To stimulate the flow of oil, BP is using electric submersible pumps in Milne Point wells, a North Slope first. The company is also using angled wells that reach from the existing shoreline to avoid the costs of building an island and causeway.
These advances can trigger development along a chain of already discovered fields that have been too small, too remote, or too difficult to produce economically, the company believes.
New royalty scheme
Tapping marginal deposits is a goal dear to Alaska Gov. Tony Knowles (D). He has championed a new sliding-scale royalty scheme that gives the state the option of sharing development risk with the oil companies.
With Prudhoe Bay past its production peak and new competition emerging for oil investment, ''This is the kind of adjustment that we need to make in new economic times,'' Mr. Knowles said when introducing the legislation.
The state legislature passed the controversial measure in May. It allows Alaska's natural-resources commissioner to drop state royalties - normally 12.5 percent of the well-head price - to as low as 5 percent on new fields deemed worthy of extra production incentives.
The most likely payoff of the royalty legislation is believed to be BP's Badami Field, an undeveloped discovery some 35 miles east of Prudhoe Bay that is partly offshore.
To make Badami profitable, BP hopes to ship the field's oil at a freezing temperature through a pipeline that could be buried in the permafrost. Normally, North Slope oil is shipped hot through insulated pipelines elevated above the ground. The oil's natural heat would damage the permafrost.
To further save costs, the company would eliminate roads connecting it to other North Slope fields, using boats and aircraft instead, and concentrate wells at a single drill site.
Other North Slope 'pearls'
Other oil-field ''pearls'' may be strung west of Prudhoe Bay, through the 23 million-acre National Petroleum Reserve-Alaska (NPR-A), a federally owned area extensively explored for oil, then largely abandoned in decades past. The US Interior Department, which believes modern technology can unlock new production potential, is considering a complicated deal that would give parts of the reserve to the Inupiat Eskimo-owned Arctic Slope Regional Corporation.
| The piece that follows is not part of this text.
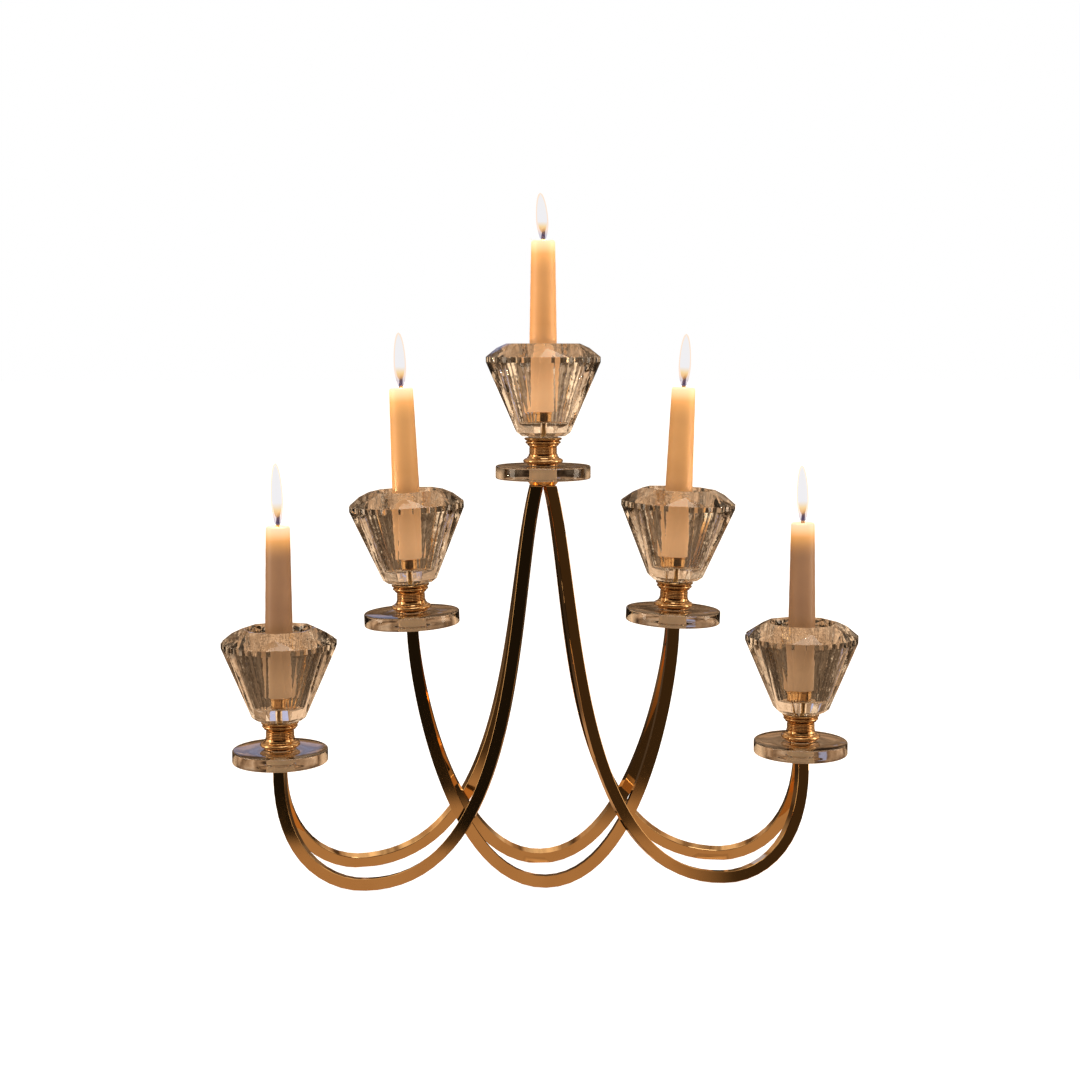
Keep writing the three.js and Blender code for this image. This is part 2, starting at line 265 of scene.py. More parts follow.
def turned(name, outline, steps=TURNED_STEPS):
    """Spins an outline of (radius, height) points in mm round the upright axis, and closes it."""
    bpy.ops.object.select_all(action="DESELECT")
    bpy.ops.mesh.primitive_plane_add(size=MM)
    piece = bpy.context.object
    piece.name = piece.data.name = name
    edit(piece)
    bpy.ops.object.mode_set(mode="OBJECT")
    for vertex in piece.data.vertices:
        vertex.select = vertex.index > 0
    bpy.ops.object.mode_set(mode="EDIT")
    bpy.ops.mesh.delete(type="VERT")
    bpy.ops.mesh.select_all(action="SELECT")
    corner = Vector((-MM / 2, -MM / 2, 0))
    points = [Vector((radius * MM, 0, height * MM)) for radius, height in outline]
    bpy.ops.transform.translate(value=points[0] - corner)
    for here, there in zip(points, points[1:]):
        bpy.ops.mesh.extrude_vertices_move(TRANSFORM_OT_translate={"value": there - here})
    bpy.ops.mesh.select_all(action="SELECT")
    bpy.ops.mesh.spin(steps=steps, angle=2 * pi, center=(0, 0, 0), axis=(0, 0, 1))
    bpy.ops.mesh.select_all(action="SELECT")
    bpy.ops.mesh.remove_doubles(threshold=0.01 * MM)
    bpy.ops.mesh.normals_make_consistent(inside=False)
    return piece


def loop_of(*points):
    return [*points, points[0]]


def holder_place(number):
    """Where a holder stands: it leans as its candle lifts, and its zero is the disc's underside."""
    low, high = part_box(f"disc_bush_{number}")
    axis = next(Vector(j["axis"]) for j in frame["joints"] if j["name"] == f"candle_{number}_lift")
    bush_low, bush_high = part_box("disc_bush_1")
    middle = (bush_high.z - bush_low.z) / 2
    lean = Vector((0, 0, 1)).rotation_difference(axis).to_matrix().to_4x4()
    return Matrix.Translation((low + high) / 2 - axis.normalized() * middle) @ lean


def stood(source, name, number):
    """A copy of a piece made on the upright axis, set on one holder with its own mesh."""
    piece = source.copy()
    piece.data = source.data.copy()
    piece.name = piece.data.name = f"{name}_{number}"
    piece.data.transform(holder_place(number))
    bpy.context.scene.collection.objects.link(piece)
    return piece


HOLDERS = range(1, 6)
for number in HOLDERS:
    low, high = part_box("collar_3" if number == 3 else "collar_1")
    radius, height = (high.x - low.x) / 2 / MM, (high.z - low.z) / MM
    top = (low.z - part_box("disc_bush_3" if number == 3 else "disc_bush_1")[0].z) / MM + height
    pattern = turned(
        "collar_pattern",
        loop_of(
            (COLLAR_BORE_R, top - height),
            (radius - 2.6, top - height),
            (radius - 0.9, top - height * 0.55),
            (radius, top - height * 0.42),
            (radius, top - 0.1),
            (radius - 1.2, top),
            (COLLAR_BORE_R, top),
        ),
    )
    done(pattern, 40, COLLAR_ROUND, 3)
    dress(stood(pattern, "brass_collar", number), brass, "brass", "stand", f"collar_{number}")
    bpy.data.objects.remove(pattern)


# ---------------------------------------------------------------- threaded studs
# One brass stud runs up through each holder and draws its pieces together.
# Its thread is rolled, with rounded crests, and it is never polished.
STUD_CREST = 3.0
STUD_ROOT = 2.6
STUD_PITCH = 1.0
THREAD = ((STUD_ROOT, 0.12), (STUD_CREST, 0.42), (STUD_CREST, 0.58), (STUD_ROOT, 0.88))
THREAD_STEPS = 24

stud_brass = polished_brass("stud_brass", (0.6, 0.42, 0.19), (0.32, 0.2, 0.08), 0.3)
for number in HOLDERS:
    like = 3 if number == 3 else 1
    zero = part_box(f"disc_bush_{like}")[0].z
    low, high = ((corner.z - zero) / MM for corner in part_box(f"threaded_stud_{like}"))
    turns = int((high - low) / STUD_PITCH)
    thread = [(0, low), (STUD_ROOT, low)]
    for turn in range(turns):
        root = low + turn * STUD_PITCH
        thread += [(radius, root + rise) for radius, rise in THREAD]
    thread += [(STUD_ROOT, high), (0, high)]
    pattern = turned("stud_pattern", thread, THREAD_STEPS)
    done(pattern, 20)
    stud = stood(pattern, "stud", number)
    dress(stud, stud_brass, "stud_brass", "stand", f"threaded_stud_{number}")
    bpy.data.objects.remove(pattern)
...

It would be given in exchange for land to be added to Gates of the Arctic National Park. Arctic Slope, an oil-rich regional corporation formed by the 1971 Alaska Native Claims Settlement Act, is eyeing NPR-A as a source of new Native-run oil fields, and Arco Alaska Inc. has shown interest in the area as well.
The most touted marginal deposit on the North Slope lies amid existing fields, atop the oil formation that feeds the Kuparuk River field, North America's second largest. The huge West Sak reservoir, about midway between the ground's surface and the 7,000-foot-deep Kuparuk formation, holds some 20 billion barrels of oil, by industry estimates. Just how much is worth drilling depends on breakthroughs in technology and economics.
West Sak's shallow location is the source of its technical troubles. The oil is relatively cold and thick, compared to the free-flowing liquid at Prudhoe, and is located in a loose sandy formation that promises to clog wells.
There has been skepticism from across the political spectrum about the state's new oil inducements. On the state Senate floor, Steve Rieger, an Anchorage Republican and long-time industry supporter, warned that the governor's royalty bill raised the prospect of corrupt ''Louisiana politics'' in Alaska. Critics say a flexible royalty opens the door to pay backs and secret deals.
Two-time Green Party gubernatorial candidate Jim Sykes says Knowles deserves a ''golden puppet award'' for the royalty initiative. Michael Carey, editorial page editor of the Anchorage Daily News, believes it will create a ''second-guesser's paradise.''
The governor defends the measure as necessary in Alaska's post-boom era. He notes that the state could receive more than the normal 12.5 percent royalty, if new fields prove lucrative.